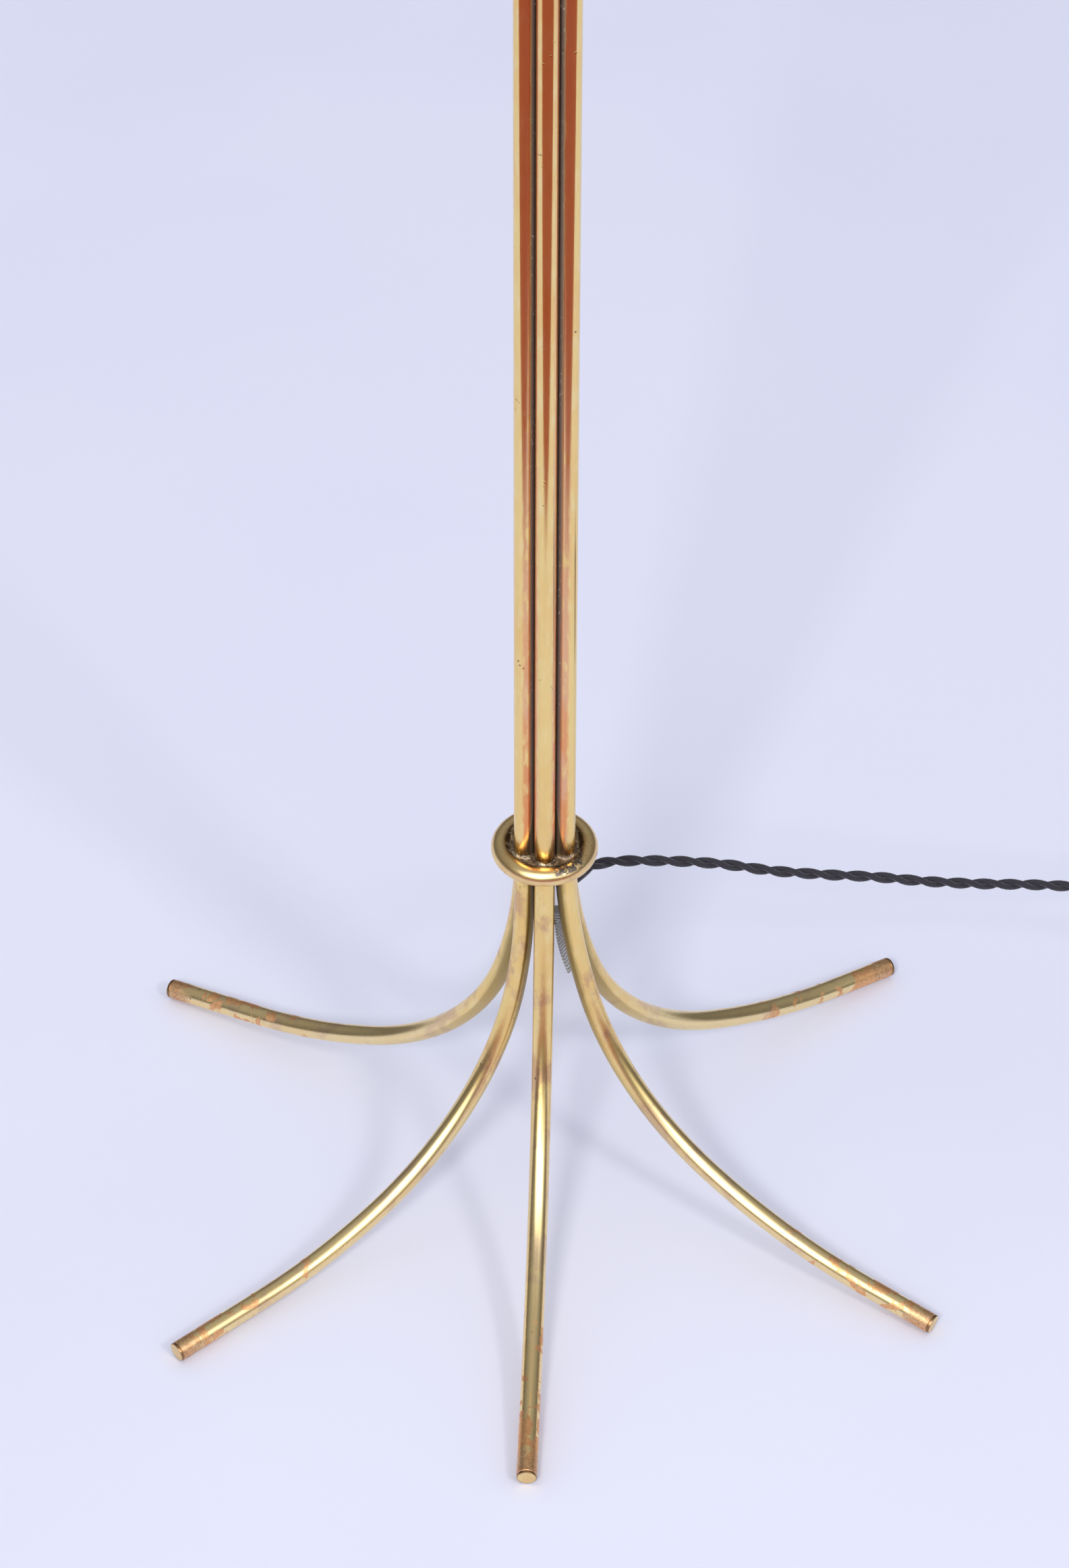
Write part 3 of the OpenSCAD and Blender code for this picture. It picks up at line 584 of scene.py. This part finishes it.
def glass(name, tint, shade, rough):
    """Clear glass, slightly uneven, with a few seeds."""
    b = Mat(name)
    seed = b.step(b.cells(b.obj, 300), 0.10, 0.04)
    cloud = b.noise(b.obj, 40, 2)
    col = b.mix(cloud, tint, shade)
    return b.finish(Base_Color=col, Roughness=b.range(cloud, rough, rough + 0.02),
                    Transmission_Weight=1.0, IOR=1.5,
                    Normal=b.bump(b.plus(seed, b.noise(b.obj, 25, 2)), 0.05, 0.0003))


def strap():
    """Woven hook-and-loop tape with loose hairs."""
    b = Mat("hook_loop")
    fuzz = b.noise(b.obj, 2600, 4, 0.75)
    hair = b.cells(b.obj, 1500)
    col = b.mix(b.step(fuzz, 0.4, 0.7), (0.030, 0.030, 0.033), (0.090, 0.088, 0.095))
    return b.finish(Base_Color=col, Roughness=b.range(fuzz, 0.75, 0.95), Sheen_Weight=0.4,
                    Normal=b.bump(b.plus(fuzz, hair), 0.6, 0.0003))


def powder_coat():
    """Powder coat with an orange-peel surface."""
    b = Mat("white_wire")
    peel = b.noise(b.obj, 1300, 3, 0.55)
    cloud = b.noise(b.obj, 30, 3)
    col = b.mix(b.step(cloud, 0.35, 0.65), (0.80, 0.78, 0.72), (0.72, 0.69, 0.61))
    return b.finish(Base_Color=col, Roughness=b.range(peel, 0.28, 0.46), Normal=b.bump(peel, 0.18, 0.0001))


MATS = {
    "brass_tube": tube_brass(),
    "brass_cap": cap_brass(),
    "brass_core": plain_brass("brass_core", (0.62, 0.42, 0.19), (0.40, 0.25, 0.11), 0.22),
    "brass_ring": ring_brass(),
    "hard_solder": solder(),
    "brass_turned": plain_brass("brass_turned", (0.86, 0.64, 0.29), (0.76, 0.52, 0.22), 0.14, 0.25),
    "brass_holder": plain_brass("brass_holder", (0.84, 0.62, 0.29), (0.74, 0.50, 0.22), 0.22, 0.05, 0.06),
    "brass_thin": plain_brass("brass_thin", (0.88, 0.68, 0.33), (0.78, 0.56, 0.26), 0.16),
    "black_rubber": rubber(),
    "clear_nylon": nylon(),
    "fabric_flex": flex_cloth(),
    "porcelain": porcelain(),
    "steel": metal("steel", (0.62, 0.62, 0.60), (0.52, 0.51, 0.49), 0.24),
    "bakelite": moulded("bakelite", (0.050, 0.024, 0.014), (0.095, 0.045, 0.024), 0.14, 0.05),
    "bulb_cap_metal": metal("bulb_cap_metal", (0.72, 0.66, 0.50), (0.62, 0.56, 0.42), 0.20),
    "clear_glass": glass("clear_glass", (1.0, 1.0, 1.0), (0.98, 0.99, 0.98), 0.0),
    "stem_glass": glass("stem_glass", (0.93, 0.97, 0.95), (0.86, 0.92, 0.90), 0.03),
    "tungsten": metal("tungsten", (0.34, 0.33, 0.32), (0.22, 0.21, 0.21), 0.32),
    "white_wire": powder_coat(),
    "shade_cloth": linen(),
    "hook_loop": strap(),
    "plug_plastic": moulded("plug_plastic", (0.020, 0.020, 0.022), (0.032, 0.032, 0.034), 0.34, 0.25),
    "nickel_pin": metal("nickel_pin", (0.74, 0.71, 0.65), (0.64, 0.61, 0.55), 0.12, 0.08),
}
for part in frame["record"]["subparts"]:
    node = NODES[part["node"]]
    for material_slot in node.material_slots:
        material_slot.material = MATS[part["material_slot"]]


# ------------------------------------------------------------------ legs and their end discs
def leg_azimuth(i):
    """The front leg is first, then to the right and round."""
    return math.radians(-90 + 60 * i)


def leg_bends(i):
    """Stations down a leg's bends: [out, up, angle from straight down], from where the bending starts."""
    t, p, bends = 0.0, np.zeros(2), []
    for r, a in zip(BEND_R[i], BEND_A[i]):
        steps = int(a / BEND_STEP) + 1
        for k in range(0 if not bends else 1, steps + 1):
            q = t + math.radians(a) * k / steps
            bends.append((*(p + r * np.array([math.cos(t) - math.cos(q), math.sin(t) - math.sin(q)])), q))
        p = np.array(bends[-1][:2])
        t = bends[-1][2]
    return bends


def leg_frame(i, bends):
    """Where a leg's bending starts, with its foot's end on the floor, and the ways out and across."""
    t = bends[-1][2]
    end_up = bends[-1][1] - TAILS[i] * math.cos(t)
    az = leg_azimuth(i)
    turn = az + math.radians(TURNS[i])
    base = np.array([BUNDLE_R * math.cos(az), BUNDLE_R * math.sin(az), TUBE_R * math.sin(t) - end_up])
    e_out = np.array([math.cos(turn), math.sin(turn), 0])
    e_side = np.array([-math.sin(turn), math.cos(turn), 0])
    return base, e_out, e_side


def leg_ring(leg, station, r, n):
    """A ring of points square to the leg at one of its stations."""
    base, e_out, e_side = leg
    o, up, t = station
    centre = base + o * e_out + np.array([0, 0, up])
    normal = math.cos(t) * e_out + math.sin(t) * np.array([0, 0, 1.0])
    return circle(centre, normal, e_side, r, r, n)


def build_leg(i):
    """The tube, open at the top with its bore, and the disc that closes the foot."""
    bends = leg_bends(i)
    leg = leg_frame(i, bends)
    t_end = bends[-1][2]
    p_last = np.array(bends[-1][:2])
    d = np.array([math.sin(t_end), -math.cos(t_end)])
    tail = [(*(p_last + d * s), t_end) for s in np.linspace(6, TAILS[i] - PLUG_T - EASE, 4)]
    tip = (*(p_last + d * (TAILS[i] - PLUG_T)), t_end)
    top = STEM_TOP - leg[0][2]
    straight = [(0.0, u, 0.0) for u in (top - EASE, top * 0.66, top * 0.33, 12.0)]
    path = [(0.0, top, 0.0)] + straight + bends + tail + [tip]
    ends = (0, len(path) - 1)
    outer = [leg_ring(leg, s, TUBE_R - (EASE if k in ends else 0), TUBE_SIDES) for k, s in enumerate(path)]
    inner = [leg_ring(leg, s, BORE_R, TUBE_SIDES) for s in reversed(path)]
    out_up = np.array([s[:2] for s in path])
    arc = np.r_[0, np.cumsum(np.linalg.norm(np.diff(out_up, axis=0), axis=1))]
    from_tip = (arc[-1] + PLUG_T - arc) * MM
    tube = outward(grid("tube_" + LEGS[i], outer + inner, list(from_tip) + list(from_tip[::-1]), True,
                        "brass_tube"))
    place(tube, instead_of=["leg_" + LEGS[i]])

    # the disc's profile: how far back from the foot's end, and the radius there
    profile = [(0.02, 0.9), (0.0, 3.4), (0.0, 4.55), (0.12, 4.82), (0.35, 4.93), (PLUG_T - 0.25, 4.93),
               (PLUG_T - 0.02, 4.7), (PLUG_T, 3.85), (PLUG_T + 7.6, 3.85), (PLUG_T + 8, 3.5)]
    rings = [leg_ring(leg, (*(p_last + d * (TAILS[i] - back)), t_end), r, 48) for back, r in profile]
    seam_from = [0.9, 3.4, 4.55, 4.82, 4.95, 5, 5, 5, 5, 5]
    disc = outward(grid("disc_" + LEGS[i], rings, [q * MM for q in seam_from], False, "brass_cap"))
    place(disc, instead_of=["foot_plug_" + LEGS[i]])


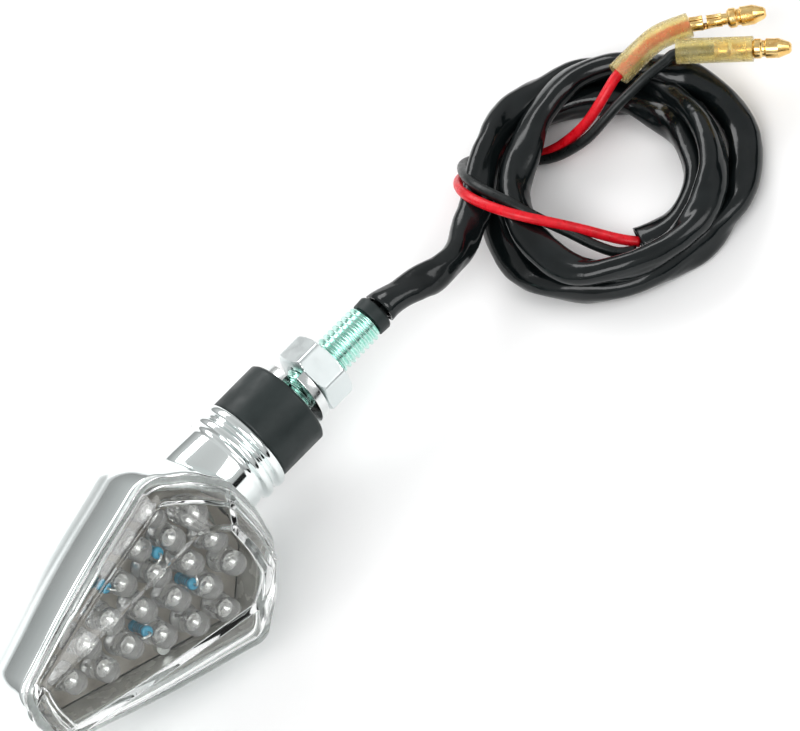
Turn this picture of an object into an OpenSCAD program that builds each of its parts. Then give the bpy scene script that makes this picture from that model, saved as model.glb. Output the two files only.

------------------------------------------------------------------------

Output exactly the leading lines of the data, up to and including the line marked by "2)), 0.05, 0.0003))".

▶ [Solution to this problem]
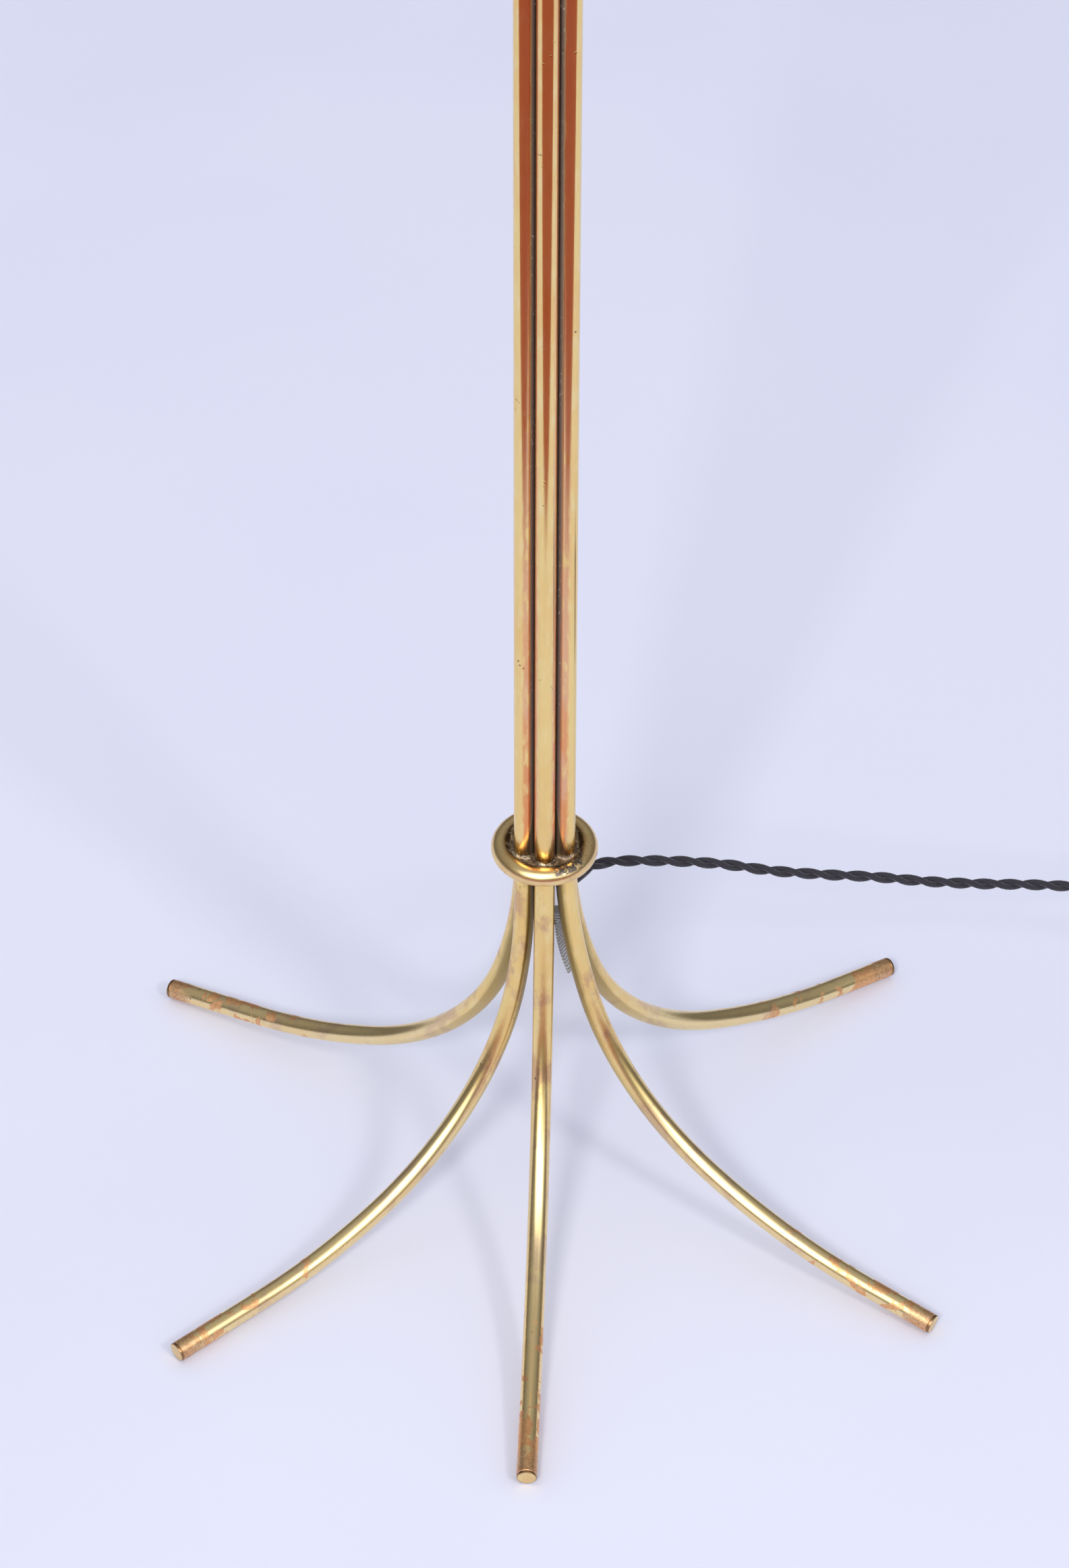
Write part 3 of the OpenSCAD and Blender code for this picture. It picks up at line 584 of scene.py. This part finishes it.
def glass(name, tint, shade, rough):
    """Clear glass, slightly uneven, with a few seeds."""
    b = Mat(name)
    seed = b.step(b.cells(b.obj, 300), 0.10, 0.04)
    cloud = b.noise(b.obj, 40, 2)
    col = b.mix(cloud, tint, shade)
    return b.finish(Base_Color=col, Roughness=b.range(cloud, rough, rough + 0.02),
                    Transmission_Weight=1.0, IOR=1.5,
                    Normal=b.bump(b.plus(seed, b.noise(b.obj, 25, 2)), 0.05, 0.0003))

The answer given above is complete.